- Supreme Court of California

Decided April 30, 1946
- Full case name: The People, Respondent, v. John Valentine, Appellant.
- Citation(s): 28 Cal. 2d 121; 169 P.2d 1

Holding
- Verbal aggression can be considered adequate provocation when determining if the defendant committed a crime of passion. District Court of Appeal reversed.

Court membership
- Chief Justice: Phil S. Gibson
- Associate Justices: John W. Shenk, Douglas L. Edmonds, Jesse W. Carter, Roger J. Traynor, B. Rey Schauer, Homer R. Spence

Case opinions
- Majority: Schauer, joined by Gibson, Carter, Traynor
- Concurrence: Spence
- Dissent: Shenk, joined by Edmonds

= People v. Valentine =

People v. Valentine, 28 Cal.2d 121, 169 P.2d 1 (1946) is a landmark California Supreme Court voluntary manslaughter case where the court holds that mere words may be adequate provocation.

==Background==
Under California law, a defendant accused of second-degree murder may receive a lesser charge of voluntary manslaughter if the murder was a crime of passion (i.e., done in the heat of the moment). To argue a crime of passion, however, the defendant must prove they were provoked. California courts had been divided on the question of whether mere words could be adequate provocation for nearly a century when Valentine was decided. The 1857 case People v. Butler was the earliest case that applied the traditional categorical test for adequate provocation, relying on the Crime and Punishments Act of 1850, which was based on traditional common law principles. Adequate provocation under the 1850 statute required "a serious and highly-provoking injury inflicted upon the person killing, sufficient to excite an irresistible passion in a reasonable person". Beginning with People v.

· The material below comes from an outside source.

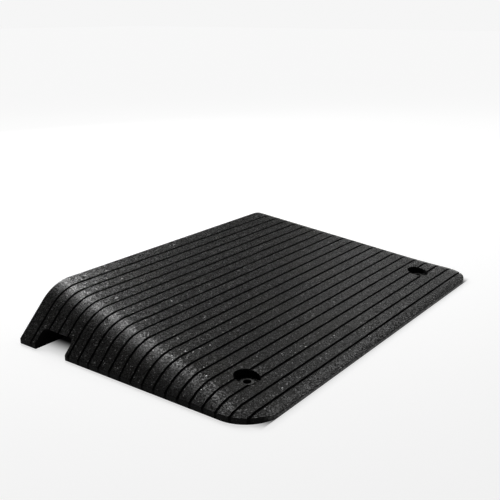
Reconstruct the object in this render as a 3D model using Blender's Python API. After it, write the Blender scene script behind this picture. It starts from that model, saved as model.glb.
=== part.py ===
"""Curb ramp: one crumb-rubber moulding with a grooved tread, and two washers in its fixing recesses.

X runs down the ramp from the kerb face to the toe, Y across it, Z up. The origin is the middle of the
footprint, on the road. Metres throughout.
"""
import math

import bmesh
import bpy
import numpy as np

# The wedge
RAMP_LENGTH = 0.660
RAMP_WIDTH = 1.050
KERB_HEIGHT = 0.118
# Height of the tread's plane above the toe line, and of the toe's own upright edge below it
TREAD_END_HEIGHT = 0.012
TOE_EDGE_HEIGHT = 0.008
# The tread leaves its plane this far before the toe and rolls down to the toe's edge
NOSE_RUN = 0.024

# The two sides: an upright lip, a sloped flank, and a broad round shoulder up to the tread
LIP_HEIGHT = 0.013
FLANK_ANGLE = math.radians(45.0)
SHOULDER_RADIUS = 0.115
TOE_CORNER_RADIUS = 0.082

# Grooves across the tread, laid out from the last one before the toe for as long as there is room
GROOVE_PITCH = 0.0312
LAST_GROOVE_TO_TOE = 0.029
LEAST_LAND_AT_KERB = 0.034
GROOVE_MOUTH_WIDTH = 0.0062
GROOVE_FLOOR_WIDTH = 0.0042
GROOVE_DEPTH = 0.0030

# Drain channel through the full width, behind the foot that stands against the kerb
FOOT_LENGTH = 0.053
CHANNEL_LENGTH = 0.098
CHANNEL_HEIGHT = 0.040
CHANNEL_CORNER_RADIUS = 0.012

# Fixing recesses near the toe corners, each with a bolt hole through its floor
RECESS_RADIUS = 0.0275
RECESS_TO_TOE = 0.111
RECESS_TO_SIDE = 0.126
RECESS_FLOOR_HEIGHT = 0.016

# The bolt that each recess is made for, and the room around it in the rubber and in the washer
BOLT_RADIUS = 0.0080
HOLE_CLEARANCE = 0.0010
WASHER_CLEARANCE = 0.0005

# Flat washer on each recess floor
WASHER_OUTER_RADIUS = 0.015
WASHER_THICKNESS = 0.0030
WASHER_EDGE_ROUND = 0.0004
SEAT_GAP = 0.0003

# Fineness of the facets
SHOULDER_STEPS = 14
LEAST_SHOULDER_REACH = 0.030
CORNER_STEPS = 14
ROUND_SEGMENTS = 48
LEAN_STEP = 0.0005
CHANNEL_CORNER_STEPS = 5
SAME_STATION = 0.00005
CUTTER_OVERRUN = 0.02
SHARP_EDGE_ANGLE = math.radians(24.0)

TREAD_SLOPE = (KERB_HEIGHT - TREAD_END_HEIGHT) / RAMP_LENGTH


def clear_scene():
    """Remove every object that the scene holds."""
    for obj in list(bpy.data.objects):
        bpy.data.objects.remove(obj, do_unlink=True)


def material(name, color, roughness, metallic):
    """A Principled material in one colour."""
    mat = bpy.data.materials.new(name)
    mat.use_nodes = True
    shader = mat.node_tree.nodes["Principled BSDF"]
    shader.inputs["Base Color"].default_value = (*color, 1.0)
    shader.inputs["Roughness"].default_value = roughness
    shader.inputs["Metallic"].default_value = metallic
    mat.diffuse_color = (*color, 1.0)
    return mat


def tread_height(down):
    """Tread height at a distance down the ramp: a sloping plane, less a parabola over the nose."""
    plane = KERB_HEIGHT - TREAD_SLOPE * down
    into_nose = max(0.0, down - (RAMP_LENGTH - NOSE_RUN)) / NOSE_RUN
    return plane - (TREAD_END_HEIGHT - TOE_EDGE_HEIGHT) * into_nose ** 2


def side_inset(down):
    """How far the outline has drawn in from the ramp's side: a quarter circle at the toe corner."""
    into_corner = max(0.0, down - (RAMP_LENGTH - TOE_CORNER_RADIUS))
    return TOE_CORNER_RADIUS - math.sqrt(max(0.0, TOE_CORNER_RADIUS ** 2 - into_corner ** 2))


def inside_distance(down, across):
    """Distance in from the outline, where across counts from the nearer side of the ramp."""
    into_corner = down - (RAMP_LENGTH - TOE_CORNER_RADIUS)
    if into_corner <= 0.0 or across >= TOE_CORNER_RADIUS:
        return min(across, RAMP_LENGTH - down)
    return TOE_CORNER_RADIUS - math.hypot(into_corner, TOE_CORNER_RADIUS - across)


def across_at(down, inset):
    """The reverse of inside_distance: how far across the section lies this far in from the outline."""
    into_corner = max(0.0, down - (RAMP_LENGTH - TOE_CORNER_RADIUS))
    if into_corner == 0.0:
        return inset
    if TOE_CORNER_RADIUS - inset <= into_corner:
        return TOE_CORNER_RADIUS
    return TOE_CORNER_RADIUS - math.sqrt((TOE_CORNER_RADIUS - inset) ** 2 - into_corner ** 2)


def shoulder_end(down):
    """The inset where the shoulder's arc ends on top, in the section at this station.

    The arc touches the flank's line and the tread's level. Low down the ramp no flank is left, and the
    arc is cut off by the lip.
    """
    rise = max(0.0, tread_height(down) - LIP_HEIGHT)
    corner_inset = rise / math.tan(FLANK_ANGLE)
    arc_end = corner_inset + SHOULDER_RADIUS * math.tan(FLANK_ANGLE / 2)
    if arc_end >= SHOULDER_RADIUS * math.sin(FLANK_ANGLE):
        return arc_end
    return math.sqrt(SHOULDER_RADIUS ** 2 - (SHOULDER_RADIUS - rise) ** 2)


def surface_height(down, across):
    """Height of the smooth skin: flank, then shoulder arc, then tread."""
    top = tread_height(down)
    inset = inside_distance(down, across)
    arc_end = shoulder_end(down)
    if inset >= arc_end:
        return top
    arc_start = arc_end - SHOULDER_RADIUS * math.sin(FLANK_ANGLE)
    if inset <= arc_start:
        return LIP_HEIGHT + inset * math.tan(FLANK_ANGLE)
    return top - SHOULDER_RADIUS + math.sqrt(SHOULDER_RADIUS ** 2 - (arc_end - inset) ** 2)


def groove_centres():
    """Distance down the ramp of each groove's middle, from the toe up to the kerb."""
    last = RAMP_LENGTH - LAST_GROOVE_TO_TOE
    spaces = int((last - LEAST_LAND_AT_KERB) / GROOVE_PITCH)
    return [last - index * GROOVE_PITCH for index in range(spaces + 1)]


def groove_share(down):
    """1 on a groove's floor, 0 on the land between grooves, and a straight ramp on its walls."""
    wall = (GROOVE_MOUTH_WIDTH - GROOVE_FLOOR_WIDTH) / 2
    off_centre = min(abs(down - centre) for centre in groove_centres())
    return min(1.0, max(0.0, (GROOVE_MOUTH_WIDTH / 2 - off_centre) / wall))


def grooved_height(down, across):
    """Skin height with the groove cut square to the skin, so that it stays as deep on the flank.

    The groove ends open, as a notch in the lip.
    """
    height = surface_height(down, across)
    share = groove_share(down)
    if share <= 0.0:
        return height
    lean = (surface_height(down, across + LEAN_STEP) - height) / LEAN_STEP
    return height - GROOVE_DEPTH * share * math.hypot(1.0, lean)


def stations():
    """Distances down the ramp where a section is drawn: groove edges, nose and toe corner."""
    marks = [0.0, RAMP_LENGTH - TOE_CORNER_RADIUS, RAMP_LENGTH - NOSE_RUN, RAMP_LENGTH - NOSE_RUN / 2]
    for centre in groove_centres():
        for half in (GROOVE_MOUTH_WIDTH / 2, GROOVE_FLOOR_WIDTH / 2):
            marks += [centre - half, centre + half]
    for step in range(1, CORNER_STEPS + 1):
        turn = math.pi / 2 * step / CORNER_STEPS
        marks.append(RAMP_LENGTH - TOE_CORNER_RADIUS * (1.0 - math.sin(turn)))
    kept = []
    for mark in sorted(marks):
        if 0.0 <= mark <= RAMP_LENGTH and (not kept or mark - kept[-1] > SAME_STATION):
            kept.append(mark)
    return kept


def section(down):
    """One closed section as (across, height) points, from one side of the ramp to the other.

    Each side has its own point on the road, and even steps from the lip over flank and arc.
    """
    outline = side_inset(down)
    reach = max(across_at(down, shoulder_end(down)), outline + LEAST_SHOULDER_REACH)
    half = [(outline, 0.0)]
    for step in range(SHOULDER_STEPS + 1):
        across = outline + (reach - outline) * step / SHOULDER_STEPS
        half.append((across, grooved_height(down, across)))
    other = [(RAMP_WIDTH - across, height) for across, height in reversed(half)]
    return half + other


def skin_mesh():
    """The whole wedge as one tube of sections, closed at the kerb face and at the toe."""
    mesh = bmesh.new()
    loops = []
    for down in stations():
        x = down - RAMP_LENGTH / 2
        points = [(x, across - RAMP_WIDTH / 2, height) for across, height in section(down)]
        loops.append([mesh.verts.new(point) for point in points])
    count = len(loops[0])
    for near, far in zip(loops, loops[1:]):
        for index in range(count):
            following = (index + 1) % count
            mesh.faces.new((near[index], near[following], far[following], far[index]))
    mesh.faces.new(list(reversed(loops[0])))
    mesh.faces.new(loops[-1])
    return finished(mesh, "ramp_body")


def finished(mesh, name):
    """Turn a bmesh into mesh data with its normals out, shaded smooth across its gentle edges."""
    bmesh.ops.recalc_face_normals(mesh, faces=mesh.faces)
    data = bpy.data.meshes.new(name)
    mesh.to_mesh(data)
    mesh.free()
    data.shade_smooth()
    data.set_sharp_from_angle(angle=SHARP_EDGE_ANGLE)
    return data


def add_object(name, data, mat=None):
    """Link a mesh as an object, with its material."""
    obj = bpy.data.objects.new(name, data)
    bpy.context.collection.objects.link(obj)
    if mat is not None:
        data.materials.append(mat)
    return obj


def upright_cylinder(radius, low, high):
    """A closed cylinder along Z between two heights."""
    mesh = bmesh.new()
    bmesh.ops.create_cone(mesh, cap_ends=True, segments=ROUND_SEGMENTS, radius1=radius, radius2=radius,
                          depth=high - low)
    bmesh.ops.translate(mesh, verts=mesh.verts, vec=(0.0, 0.0, (low + high) / 2))
    return finished(mesh, "cylinder")


def channel_mesh():
    """The drain channel's room: a tunnel profile with round upper corners, drawn across the ramp."""
    start = FOOT_LENGTH - RAMP_LENGTH / 2
    end = start + CHANNEL_LENGTH
    radius = min(CHANNEL_CORNER_RADIUS, CHANNEL_HEIGHT / 2, CHANNEL_LENGTH / 2)
    profile = [(start, -CUTTER_OVERRUN)]
    for centre, first in ((start + radius, math.pi), (end - radius, math.pi / 2)):
        for step in range(CHANNEL_CORNER_STEPS + 1):
            turn = first - math.pi / 2 * step / CHANNEL_CORNER_STEPS
            x = centre + radius * math.cos(turn)
            profile.append((x, CHANNEL_HEIGHT - radius + radius * math.sin(turn)))
    profile.append((end, -CUTTER_OVERRUN))
    reach = RAMP_WIDTH / 2 + CUTTER_OVERRUN
    mesh = bmesh.new()
    face = mesh.faces.new([mesh.verts.new((x, -reach, z)) for x, z in profile])
    extruded = bmesh.ops.extrude_face_region(mesh, geom=[face])["geom"]
    moved = [item for item in extruded if isinstance(item, bmesh.types.BMVert)]
    bmesh.ops.translate(mesh, verts=moved, vec=(0.0, 2 * reach, 0.0))
    return finished(mesh, "channel")


def cut(body, name, data, place=(0.0, 0.0, 0.0)):
    """Take a cutter's room out of the body."""
    cutter = add_object(name, data)
    cutter.location = place
    cutter.hide_render = True
    cutter.display_type = "WIRE"
    boolean = body.modifiers.new(name, "BOOLEAN")
    boolean.operation = "DIFFERENCE"
    boolean.solver = "EXACT"
    boolean.object = cutter


def fixing_places():
    """The two recess centres, named as seen by someone who rides up to the kerb."""
    x = RAMP_LENGTH / 2 - RECESS_TO_TOE
    y = RAMP_WIDTH / 2 - RECESS_TO_SIDE
    return {"right": (x, -y), "left": (x, y)}


def make_body(mat):
    """The rubber moulding, with its channel, recesses and bolt holes cut."""
    body = add_object("ramp_body", skin_mesh(), mat)
    cut(body, "channel_cutter", channel_mesh())
    for side, (x, y) in fixing_places().items():
        recess = upright_cylinder(RECESS_RADIUS, RECESS_FLOOR_HEIGHT, KERB_HEIGHT)
        cut(body, f"recess_cutter_{side}", recess, (x, y, 0.0))
        hole = upright_cylinder(BOLT_RADIUS + HOLE_CLEARANCE, -CUTTER_OVERRUN, KERB_HEIGHT)
        cut(body, f"hole_cutter_{side}", hole, (x, y, 0.0))
    return body


def washer_mesh():
    """A flat ring standing on its own origin, its outer edges rounded over, turned about Z."""
    inner = BOLT_RADIUS + WASHER_CLEARANCE
    outer = WASHER_OUTER_RADIUS
    high = WASHER_THICKNESS
    edge = min(WASHER_EDGE_ROUND, high / 3)
    profile = [(inner, 0.0), (inner, high), (outer - edge, high)]
    profile += [(outer, high - edge), (outer, edge), (outer - edge, 0.0)]
    mesh = bmesh.new()
    rings = []
    for turn in np.arange(ROUND_SEGMENTS) * 2 * math.pi / ROUND_SEGMENTS:
        rings.append([mesh.verts.new((r * math.cos(turn), r * math.sin(turn), z)) for r, z in profile])
    for ring, after in zip(rings, rings[1:] + rings[:1]):
        for point in range(len(profile)):
            following = (point + 1) % len(profile)
            mesh.faces.new((ring[point], ring[following], after[following], after[point]))
    return finished(mesh, "fixing_washer")


def make_washers(mat):
    """One washer on the floor of each recess, both from the same mesh."""
    data = washer_mesh()
    data.materials.append(mat)
    for side, (x, y) in fixing_places().items():
        washer = add_object(f"fixing_washer_{side}", data)
        washer.location = (x, y, RECESS_FLOOR_HEIGHT + SEAT_GAP)


def main():
    """Build the ramp and its washers."""
    clear_scene()
    rubber = material("crumb_rubber", (0.035, 0.034, 0.033), 0.80, 0.0)
    zinc = material("zinc_plated_steel", (0.42, 0.42, 0.41), 0.45, 1.0)
    make_body(rubber)
    make_washers(zinc)


main()
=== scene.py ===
# %% [markdown]
# A rubber curb ramp
#
# The real object is one heavy moulding of black crumb rubber: granules of ground tyre, pressed with a
# binder in a hot mould. Wheels roll over its grooved tread from the road to the kerb. Two recesses near the
# toe take bolts, and each has a steel washer on its floor.
#
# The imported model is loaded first, as a fixed frame. Every size that it can give is read from it, so that
# the fine surfaces made here lie exactly where the solids are.

# %% Load the frame
import math

import bmesh
import bpy
import numpy as np
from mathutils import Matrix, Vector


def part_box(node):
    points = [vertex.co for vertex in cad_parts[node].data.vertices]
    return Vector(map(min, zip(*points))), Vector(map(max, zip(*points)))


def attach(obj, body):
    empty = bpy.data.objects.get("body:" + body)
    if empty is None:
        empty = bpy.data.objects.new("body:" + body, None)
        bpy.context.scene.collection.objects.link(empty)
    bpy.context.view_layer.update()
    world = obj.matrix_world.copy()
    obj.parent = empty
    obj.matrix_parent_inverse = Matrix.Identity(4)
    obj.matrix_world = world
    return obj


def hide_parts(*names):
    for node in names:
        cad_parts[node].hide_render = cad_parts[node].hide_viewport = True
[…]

Hurtado in 1883, a second line of cases had taken a broader approach by allowing juries to decide whether certain facts fulfilled the requirement of adequate provocation. The California Supreme Court's decision in Valentine resolved this split in favor of the broader approach.

==Facts==
In November 1943, John Valentine shot his neighbor Raymon Boyd after Boyd accused him of trespassing. A jury trial found Valentine guilty of first-degree murder, and he was convicted and given a life sentence. Valentine appealed his conviction, arguing that the differences between first-degree murder, second-degree murder, and voluntary manslaughter had been explained incorrectly to the jury, and asked the court to modify the judgement.

==Court's decision==
The Court held that verbal provocation may be adequate provocation in some cases, and that the question of whether facts support a finding of heat of passion should properly be resolved by a jury.